Collected material:
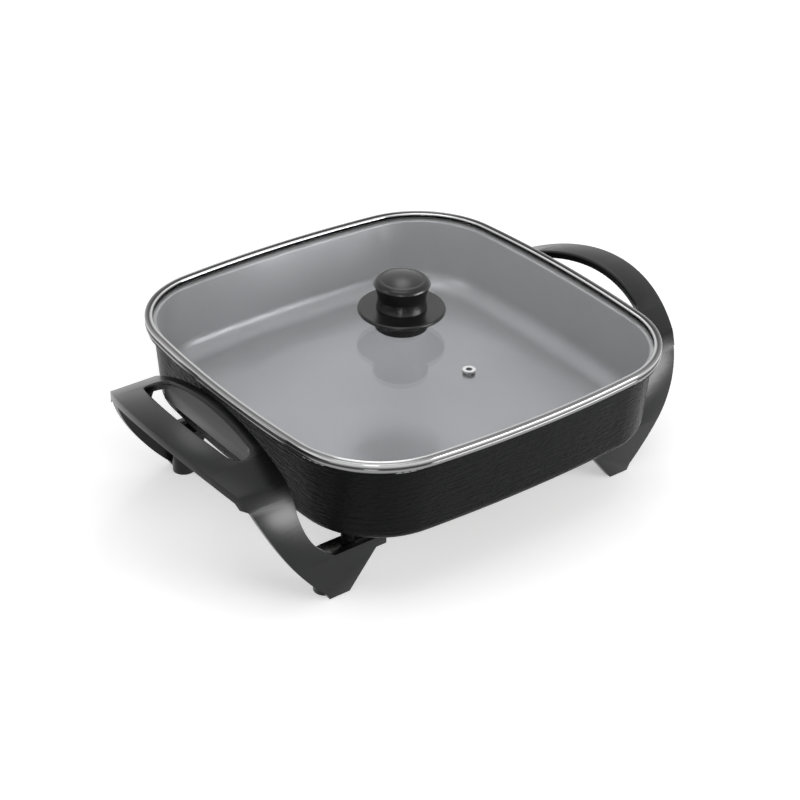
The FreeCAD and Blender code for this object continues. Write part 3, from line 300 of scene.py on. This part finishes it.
# %% Group: stretched grain, for drawn steel and for the pan's streaky skin
streaks, first, last = new_group(
    "stretched_grain",
    [("Along", 25.0), ("Across", 900.0), ("Depth", 0.0001), ("Detail", 4.0)],
    [("Height", "NodeSocketFloat"), ("Normal", "NodeSocketVector")])
place = node(streaks, "ShaderNodeTexCoord", -900, -200)
stretch = node(streaks, "ShaderNodeVectorMath", -500, 0)
stretch.operation = "MULTIPLY"
scales = node(streaks, "ShaderNodeCombineXYZ", -700, 100)
lines = node(streaks, "ShaderNodeTexNoise", -300, 0, Scale=1.0, Roughness=0.62, Distortion=0.25)
bump = node(streaks, "ShaderNodeBump", 300, 0, Strength=1.0)
streaks.links.new(first.outputs["Along"], scales.inputs["X"])
streaks.links.new(first.outputs["Along"], scales.inputs["Y"])
streaks.links.new(first.outputs["Across"], scales.inputs["Z"])
streaks.links.new(place.outputs["Object"], stretch.inputs[0])
streaks.links.new(scales.outputs[0], stretch.inputs[1])
streaks.links.new(stretch.outputs[0], lines.inputs["Vector"])
streaks.links.new(first.outputs["Detail"], lines.inputs["Detail"])
streaks.links.new(lines.outputs["Fac"], bump.inputs["Height"])
streaks.links.new(first.outputs["Depth"], bump.inputs["Distance"])
streaks.links.new(lines.outputs["Fac"], last.inputs["Height"])
streaks.links.new(bump.outputs["Normal"], last.inputs["Normal"])
print("group:", streaks.name)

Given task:
Repeat the preceding lines exactly, please, every one of them.

Finished task:
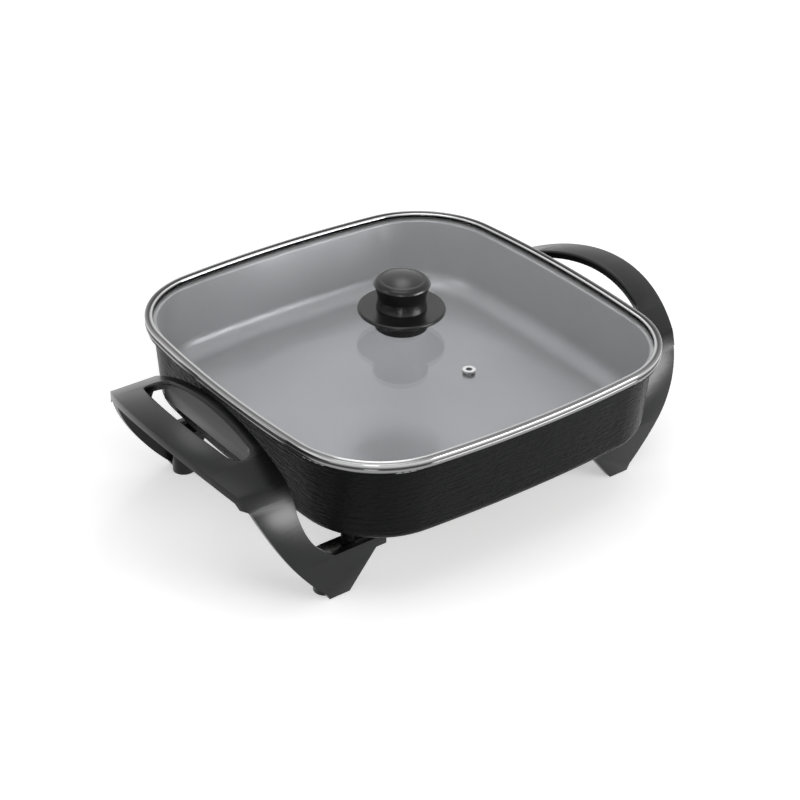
The FreeCAD and Blender code for this object continues. Write part 3, from line 300 of scene.py on. This part finishes it.
# %% Group: stretched grain, for drawn steel and for the pan's streaky skin
streaks, first, last = new_group(
    "stretched_grain",
    [("Along", 25.0), ("Across", 900.0), ("Depth", 0.0001), ("Detail", 4.0)],
    [("Height", "NodeSocketFloat"), ("Normal", "NodeSocketVector")])
place = node(streaks, "ShaderNodeTexCoord", -900, -200)
stretch = node(streaks, "ShaderNodeVectorMath", -500, 0)
stretch.operation = "MULTIPLY"
scales = node(streaks, "ShaderNodeCombineXYZ", -700, 100)
lines = node(streaks, "ShaderNodeTexNoise", -300, 0, Scale=1.0, Roughness=0.62, Distortion=0.25)
bump = node(streaks, "ShaderNodeBump", 300, 0, Strength=1.0)
streaks.links.new(first.outputs["Along"], scales.inputs["X"])
streaks.links.new(first.outputs["Along"], scales.inputs["Y"])
streaks.links.new(first.outputs["Across"], scales.inputs["Z"])
streaks.links.new(place.outputs["Object"], stretch.inputs[0])
streaks.links.new(scales.outputs[0], stretch.inputs[1])
streaks.links.new(stretch.outputs[0], lines.inputs["Vector"])
streaks.links.new(first.outputs["Detail"], lines.inputs["Detail"])
streaks.links.new(lines.outputs["Fac"], bump.inputs["Height"])
streaks.links.new(first.outputs["Depth"], bump.inputs["Distance"])
streaks.links.new(lines.outputs["Fac"], last.inputs["Height"])
streaks.links.new(bump.outputs["Normal"], last.inputs["Normal"])
print("group:", streaks.name)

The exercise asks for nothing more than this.